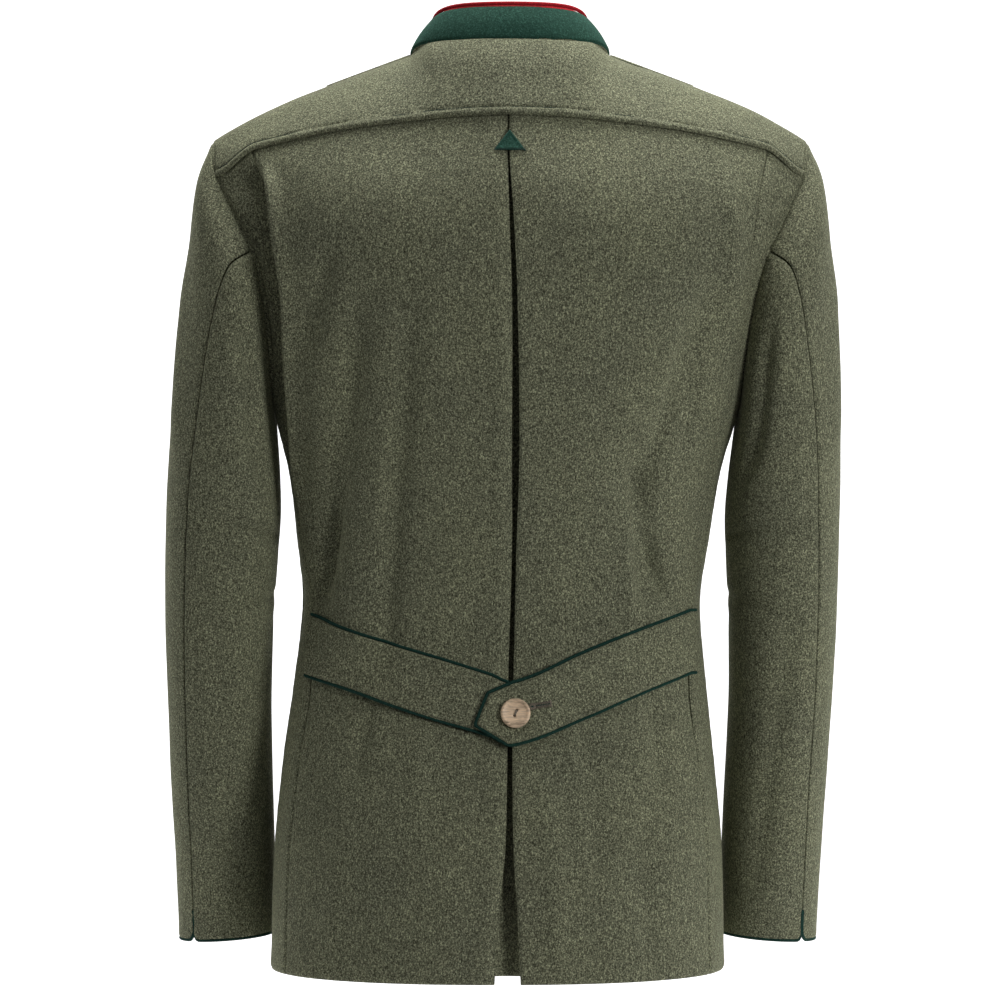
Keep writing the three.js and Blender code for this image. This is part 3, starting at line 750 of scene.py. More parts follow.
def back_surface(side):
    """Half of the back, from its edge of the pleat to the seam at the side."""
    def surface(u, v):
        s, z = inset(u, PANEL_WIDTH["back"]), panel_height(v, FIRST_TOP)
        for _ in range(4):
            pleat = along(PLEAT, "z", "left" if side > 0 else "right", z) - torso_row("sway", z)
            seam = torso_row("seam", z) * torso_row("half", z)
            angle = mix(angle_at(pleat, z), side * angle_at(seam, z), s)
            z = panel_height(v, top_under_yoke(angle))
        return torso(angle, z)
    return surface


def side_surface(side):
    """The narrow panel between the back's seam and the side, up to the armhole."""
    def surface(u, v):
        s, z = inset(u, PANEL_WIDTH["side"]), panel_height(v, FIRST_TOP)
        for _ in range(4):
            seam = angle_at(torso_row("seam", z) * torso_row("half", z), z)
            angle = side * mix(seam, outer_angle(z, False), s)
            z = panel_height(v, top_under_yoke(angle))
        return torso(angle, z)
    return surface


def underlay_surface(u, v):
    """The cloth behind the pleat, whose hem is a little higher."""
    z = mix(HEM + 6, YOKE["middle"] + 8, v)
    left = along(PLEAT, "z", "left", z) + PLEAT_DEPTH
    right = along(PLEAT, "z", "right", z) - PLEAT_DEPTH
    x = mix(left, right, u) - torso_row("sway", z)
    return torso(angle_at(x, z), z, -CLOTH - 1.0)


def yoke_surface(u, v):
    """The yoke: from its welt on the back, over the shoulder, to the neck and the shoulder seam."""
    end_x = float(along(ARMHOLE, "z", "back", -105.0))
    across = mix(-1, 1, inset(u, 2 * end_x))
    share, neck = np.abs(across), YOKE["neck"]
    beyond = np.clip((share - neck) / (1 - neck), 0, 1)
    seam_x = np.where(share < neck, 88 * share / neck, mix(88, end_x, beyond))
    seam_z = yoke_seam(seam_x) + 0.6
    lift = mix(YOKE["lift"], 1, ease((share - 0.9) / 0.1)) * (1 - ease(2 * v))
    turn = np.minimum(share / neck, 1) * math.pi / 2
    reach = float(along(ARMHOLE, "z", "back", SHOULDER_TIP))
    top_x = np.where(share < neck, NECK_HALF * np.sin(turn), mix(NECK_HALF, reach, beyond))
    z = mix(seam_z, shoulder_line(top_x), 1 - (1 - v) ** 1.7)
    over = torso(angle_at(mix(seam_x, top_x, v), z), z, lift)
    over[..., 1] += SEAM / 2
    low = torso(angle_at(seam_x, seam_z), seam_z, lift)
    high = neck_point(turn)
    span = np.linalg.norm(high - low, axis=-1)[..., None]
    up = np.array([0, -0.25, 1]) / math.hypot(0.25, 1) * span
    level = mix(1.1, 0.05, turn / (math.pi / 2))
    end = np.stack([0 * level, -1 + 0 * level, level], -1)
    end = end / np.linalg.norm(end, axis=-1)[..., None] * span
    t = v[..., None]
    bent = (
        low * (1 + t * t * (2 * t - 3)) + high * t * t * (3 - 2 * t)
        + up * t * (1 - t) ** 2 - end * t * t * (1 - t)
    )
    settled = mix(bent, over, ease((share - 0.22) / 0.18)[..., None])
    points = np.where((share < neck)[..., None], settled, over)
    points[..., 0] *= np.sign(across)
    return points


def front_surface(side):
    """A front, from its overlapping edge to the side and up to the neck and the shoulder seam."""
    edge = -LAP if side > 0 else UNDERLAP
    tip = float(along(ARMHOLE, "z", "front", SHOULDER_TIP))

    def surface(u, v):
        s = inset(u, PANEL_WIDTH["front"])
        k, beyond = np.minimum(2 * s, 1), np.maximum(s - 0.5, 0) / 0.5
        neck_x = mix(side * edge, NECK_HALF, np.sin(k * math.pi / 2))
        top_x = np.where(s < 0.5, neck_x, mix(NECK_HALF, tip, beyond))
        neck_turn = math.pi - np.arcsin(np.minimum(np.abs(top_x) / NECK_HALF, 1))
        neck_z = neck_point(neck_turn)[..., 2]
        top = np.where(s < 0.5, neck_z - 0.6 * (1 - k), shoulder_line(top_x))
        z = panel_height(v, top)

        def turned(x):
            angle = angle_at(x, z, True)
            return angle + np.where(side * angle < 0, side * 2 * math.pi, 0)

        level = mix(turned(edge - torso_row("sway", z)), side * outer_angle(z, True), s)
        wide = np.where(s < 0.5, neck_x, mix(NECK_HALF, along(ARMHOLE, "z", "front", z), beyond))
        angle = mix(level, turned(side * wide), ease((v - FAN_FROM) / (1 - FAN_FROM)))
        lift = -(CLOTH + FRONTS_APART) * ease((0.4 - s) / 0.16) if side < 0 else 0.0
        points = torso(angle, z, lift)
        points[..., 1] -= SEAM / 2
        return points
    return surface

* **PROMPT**
Go through the listing above and restate it word for word.

* **WRITTEN RESPONSE**
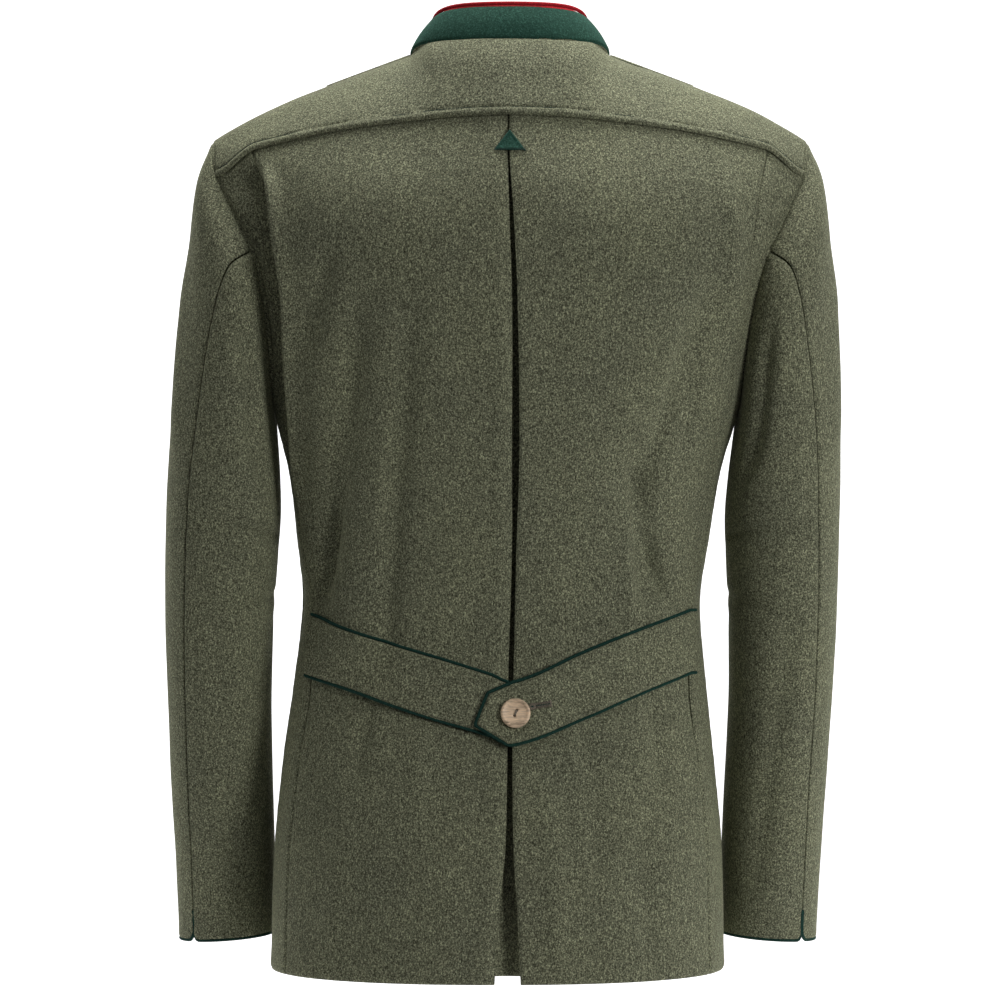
Keep writing the three.js and Blender code for this image. This is part 3, starting at line 750 of scene.py. More parts follow.
def back_surface(side):
    """Half of the back, from its edge of the pleat to the seam at the side."""
    def surface(u, v):
        s, z = inset(u, PANEL_WIDTH["back"]), panel_height(v, FIRST_TOP)
        for _ in range(4):
            pleat = along(PLEAT, "z", "left" if side > 0 else "right", z) - torso_row("sway", z)
            seam = torso_row("seam", z) * torso_row("half", z)
            angle = mix(angle_at(pleat, z), side * angle_at(seam, z), s)
            z = panel_height(v, top_under_yoke(angle))
        return torso(angle, z)
    return surface


def side_surface(side):
    """The narrow panel between the back's seam and the side, up to the armhole."""
    def surface(u, v):
        s, z = inset(u, PANEL_WIDTH["side"]), panel_height(v, FIRST_TOP)
        for _ in range(4):
            seam = angle_at(torso_row("seam", z) * torso_row("half", z), z)
            angle = side * mix(seam, outer_angle(z, False), s)
            z = panel_height(v, top_under_yoke(angle))
        return torso(angle, z)
    return surface


def underlay_surface(u, v):
    """The cloth behind the pleat, whose hem is a little higher."""
    z = mix(HEM + 6, YOKE["middle"] + 8, v)
    left = along(PLEAT, "z", "left", z) + PLEAT_DEPTH
    right = along(PLEAT, "z", "right", z) - PLEAT_DEPTH
    x = mix(left, right, u) - torso_row("sway", z)
    return torso(angle_at(x, z), z, -CLOTH - 1.0)


def yoke_surface(u, v):
    """The yoke: from its welt on the back, over the shoulder, to the neck and the shoulder seam."""
    end_x = float(along(ARMHOLE, "z", "back", -105.0))
    across = mix(-1, 1, inset(u, 2 * end_x))
    share, neck = np.abs(across), YOKE["neck"]
    beyond = np.clip((share - neck) / (1 - neck), 0, 1)
    seam_x = np.where(share < neck, 88 * share / neck, mix(88, end_x, beyond))
    seam_z = yoke_seam(seam_x) + 0.6
    lift = mix(YOKE["lift"], 1, ease((share - 0.9) / 0.1)) * (1 - ease(2 * v))
    turn = np.minimum(share / neck, 1) * math.pi / 2
    reach = float(along(ARMHOLE, "z", "back", SHOULDER_TIP))
    top_x = np.where(share < neck, NECK_HALF * np.sin(turn), mix(NECK_HALF, reach, beyond))
    z = mix(seam_z, shoulder_line(top_x), 1 - (1 - v) ** 1.7)
    over = torso(angle_at(mix(seam_x, top_x, v), z), z, lift)
    over[..., 1] += SEAM / 2
    low = torso(angle_at(seam_x, seam_z), seam_z, lift)
    high = neck_point(turn)
    span = np.linalg.norm(high - low, axis=-1)[..., None]
    up = np.array([0, -0.25, 1]) / math.hypot(0.25, 1) * span
    level = mix(1.1, 0.05, turn / (math.pi / 2))
    end = np.stack([0 * level, -1 + 0 * level, level], -1)
    end = end / np.linalg.norm(end, axis=-1)[..., None] * span
    t = v[..., None]
    bent = (
        low * (1 + t * t * (2 * t - 3)) + high * t * t * (3 - 2 * t)
        + up * t * (1 - t) ** 2 - end * t * t * (1 - t)
    )
    settled = mix(bent, over, ease((share - 0.22) / 0.18)[..., None])
    points = np.where((share < neck)[..., None], settled, over)
    points[..., 0] *= np.sign(across)
    return points


def front_surface(side):
    """A front, from its overlapping edge to the side and up to the neck and the shoulder seam."""
    edge = -LAP if side > 0 else UNDERLAP
    tip = float(along(ARMHOLE, "z", "front", SHOULDER_TIP))

    def surface(u, v):
        s = inset(u, PANEL_WIDTH["front"])
        k, beyond = np.minimum(2 * s, 1), np.maximum(s - 0.5, 0) / 0.5
        neck_x = mix(side * edge, NECK_HALF, np.sin(k * math.pi / 2))
        top_x = np.where(s < 0.5, neck_x, mix(NECK_HALF, tip, beyond))
        neck_turn = math.pi - np.arcsin(np.minimum(np.abs(top_x) / NECK_HALF, 1))
        neck_z = neck_point(neck_turn)[..., 2]
        top = np.where(s < 0.5, neck_z - 0.6 * (1 - k), shoulder_line(top_x))
        z = panel_height(v, top)

        def turned(x):
            angle = angle_at(x, z, True)
            return angle + np.where(side * angle < 0, side * 2 * math.pi, 0)

        level = mix(turned(edge - torso_row("sway", z)), side * outer_angle(z, True), s)
        wide = np.where(s < 0.5, neck_x, mix(NECK_HALF, along(ARMHOLE, "z", "front", z), beyond))
        angle = mix(level, turned(side * wide), ease((v - FAN_FROM) / (1 - FAN_FROM)))
        lift = -(CLOTH + FRONTS_APART) * ease((0.4 - s) / 0.16) if side < 0 else 0.0
        points = torso(angle, z, lift)
        points[..., 1] -= SEAM / 2
        return points
    return surface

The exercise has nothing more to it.